Ihab Ghattas, assistant president, Huawei Technologies, Middle East region, is more bullish about the merits of bypassing upgrades in favour of moving straight to LTE. "I think for the time being LTE should be the target of most operators." He says that gaps in high speed data networks are being filled "haphazardly by different technologies" around the world.

In this light, he says that LTE offers a common approach, as well as giving speeds that are in a different league from 3G upgrades. "The industry now is looking at LTE as more of a common approach for all the operators to become the latest technology.

There is also an economic case for moving to LTE more quickly. "Once LTE is available, it is really not economical to look at any steps but LTE - it is much cheaper and it uses the frequency more efficiently and it reduces the total cost of ownership quite drastically.

"LTE can give you speeds of about 150 mbps on the downlink and this is really what operators should be looking for."

Driving efficiency

Despite the growing list of operators that are unveiling plans for 4G networks, many operators are also investing in technologies that help bolster their existing data networks, from GPRS and Edge, to 3G and HSPA.

Altobridge, a company based in Ireland that specialises in improving transmission between remote sites, has seen an increase in business from operators looking to get more from their existing infrastructure, according to CTO, Richard Lord.

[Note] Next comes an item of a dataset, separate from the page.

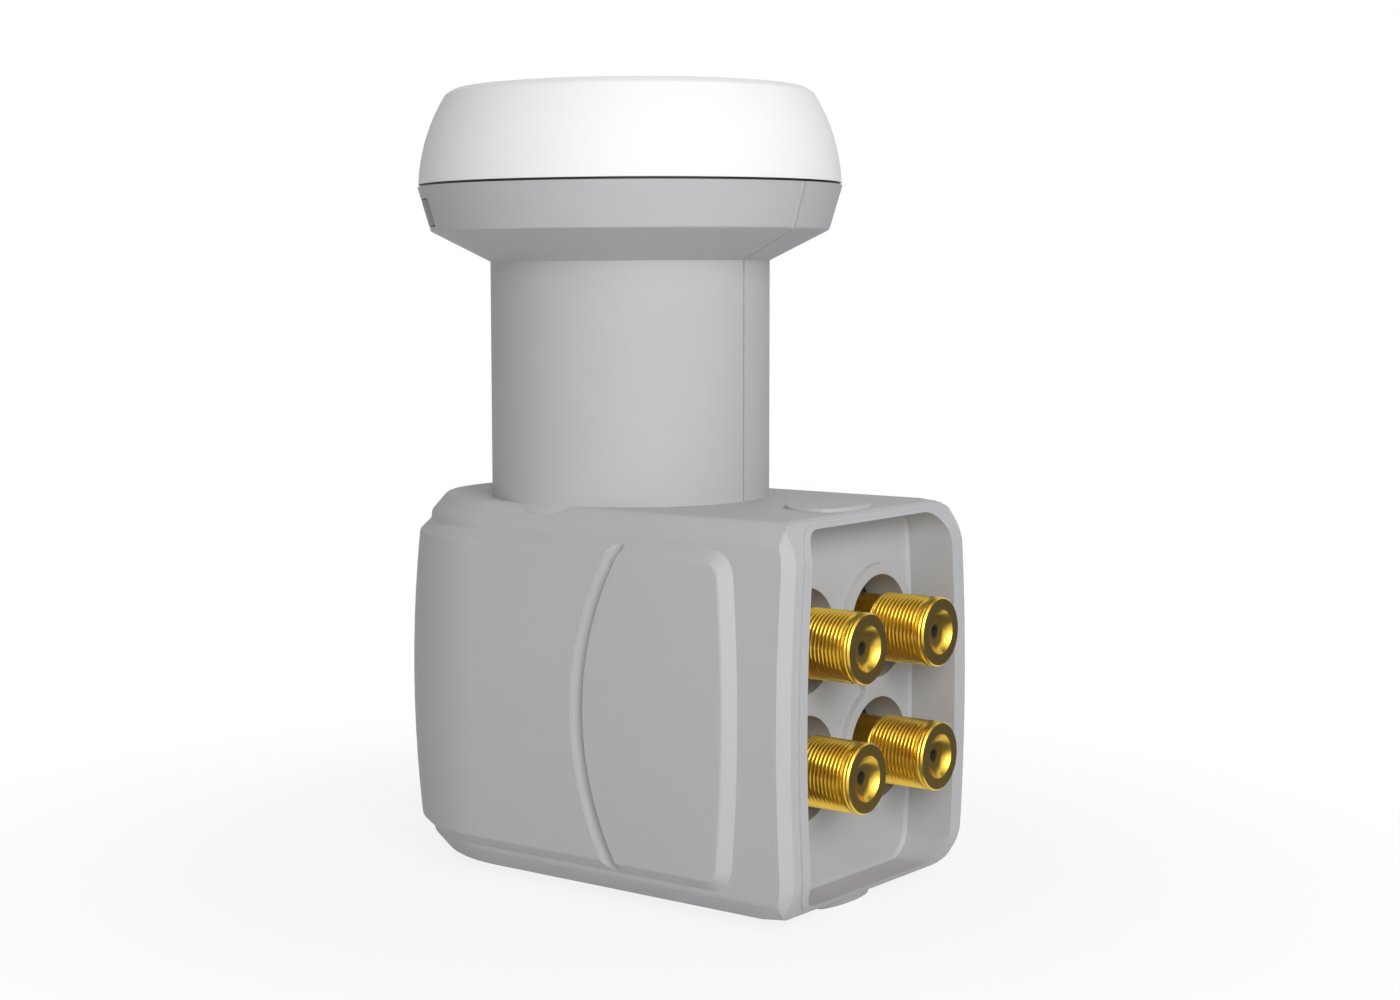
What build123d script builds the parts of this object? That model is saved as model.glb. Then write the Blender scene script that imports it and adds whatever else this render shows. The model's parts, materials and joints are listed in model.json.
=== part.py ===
from build123d import *
import os
from math import asin, cos, sin, sqrt

os.makedirs("parts", exist_ok=True)

# Satellite LNB with four F connectors. Sizes are in millimetres. The origin is on the neck's
# axis, level with the top face of the body. +Z runs up the neck to the cap, +X to the connectors.

# Body: round at one end, open at the other, with crowned sides
body_height = 52.4
body_half_width = 23.2
body_round_x = -9.5
body_rim_x = 43.2
shroud_length = 12.6
crown_height = 25.4
crown_radius = 205.0
edge_drop = 2.65
edge_inset = 2.25
edge_round = 1.2
wall = 1.6

# Raised panel round the body, with the groove that divides it on each side
panel_rise = 1.47
panel_top_margin = 3.85
panel_bottom_margin = 3.2
panel_rim_gap = 6.4
panel_end_bow = 3.2
panel_corner = 4.2
panel_round = 0.5
groove_width = 2.3
groove_depth = 1.2
groove_x = 9.73
groove_radius = 46.5

# Neck, in the standard diameter for a holder, and the flange under the cap
neck_radius = 20.0
neck_height = 33.5
neck_flare = 0.6
neck_flare_height = 1.1
neck_wall = 1.8
flange_foot_radius = 28.44
flange_foot_height = 4.3
flange_radius = 30.27
flange_height = 6.24
flange_wall = 1.85
flange_round = 0.4
horn_ledge_height = 1.1
horn_ledge_width = 2.0
rib_thickness = 1.5
rib_levels = (9.0, 27.0)

# Weather cap, its seal and the two latches
seal_height = 0.35
seal_inset = 0.35
cap_height = 14.2
cap_shoulder_height = 12.6
cap_shoulder_radius = 26.2
cap_bulge = 0.9
cap_crown_radius = 25.0
cap_crown_height = 13.3
cap_wall = 1.5
cap_round = 0.8
cap_skirt_depth = 3.2
cap_skirt_wall = 1.2
cap_skirt_gap = 0.35
latch_angle = 45.0
latch_sweep = 23.6
latch_height = 3.6
latch_level = 0.75
latch_depth = 1.4
latch_gap = 0.15

# Connector recess
recess_side_wall = 4.7
recess_depth = 7.4
recess_top_wall = 1.3
recess_bottom_wall = 1.3
recess_corner = 4.0
recess_floor = 1.6
recess_floor_bevel = 0.45
rim_chamfer = 1.36
rim_round = 1.25
rim_lip_width = 1.7
rim_lip_rise = 0.3
rim_lip_margin = 0.75
collar_radius = 8.7
collar_bore = 7.2
collar_height = 0.8
collar_waist_round = 1.0
boss_setback = 8.5
boss_radius = 6.5
boss_top_rise = 0.5
boss_bottom_rise = 1.6
boss_round = 0.4
seam_width = 0.3
seam_depth = 0.3
seam_half_length = 14.7

# Connectors
connector_spread = 18.34
connector_row_height = 17.18
connector_top_drop = 17.06
connector_radius = 4.76
connector_projection = 3.22
connector_bore = 3.1
connector_lip = 0.45
connector_dish = 0.69
connector_foot_step = 0.5
connector_foot_gap = 0.04
thread_ring_gap = 0.3
contact_radius = 0.8
contact_gap = 0.05
contact_hole = 0.75
contact_depth = 2.0
contact_leg_radius = 0.6
contact_reach = 4.4
contact_bend = 1.4
ring_radius = 6.6
ring_height = 1.6
ring_gap = 0.1

# Waveguide and feed horn
guide_radius = 8.75
guide_wall = 3.0
horn_joint_level = 4.0
horn_flare_height = 15.0
horn_mouth_radius = 11.2
choke_wall = 1.3
choke_count = 3
choke_depth = 5.6
choke_skirt_gap = 0.73
horn_plate = 1.6
horn_rim_gap = 0.3

# Casting, board and lid inside the body
casting_gap = 0.3
casting_side_gap = 1.6
casting_wall = 2.2
casting_end_wall = 4.0
casting_end_gap = 1.2
casting_roof = 2.6
casting_edge = 2.6
board_thickness = 1.0
board_ledge = 1.5
board_gap = 0.3
gasket_height = 0.6
gasket_inset = 0.4
cup_wall = 2.0
cup_depth = 6.5
lid_height = 3.4
lid_edge = 2.4
screw_radius = 1.5
screw_gap = 0.05
screw_play = 0.2
screw_head_radius = 2.6
screw_head_height = 1.7
screw_length = 9.0
screw_boss = 3.6
screw_rim = 0.3
screw_leg_gap = 0.4
screw_middle_x = -4.0
probe_radius = 0.65
probe_lift = 1.3
probe_room = 2.45
probe_reach = 5.35
probe_bend = 0.9
probe_slot = 2.4
pin_radius = 0.7
pin_lift = 4.0
pin_reach = 3.15
pin_tail = 1.2
shield_boss_gap = 1.95
shield_width = 20.0
shield_height = 7.0
shield_wall = 0.6
shield_gap = 1.4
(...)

The company uses various compression and data optimisation techniques to reduce the volume of data in backhaul.

Lord said that with the growth of 3G data, driven partly by uptake of 3G dongles and devices, operators are facing problems with the backhaul of data.

He adds that Altobridge is currently developing a solution that will make significant cuts in the amount of data in backhaul by installing additional functions at either end of the backhaul link that will perform caching, pre-fetching, data compression and other data optimisation techniques.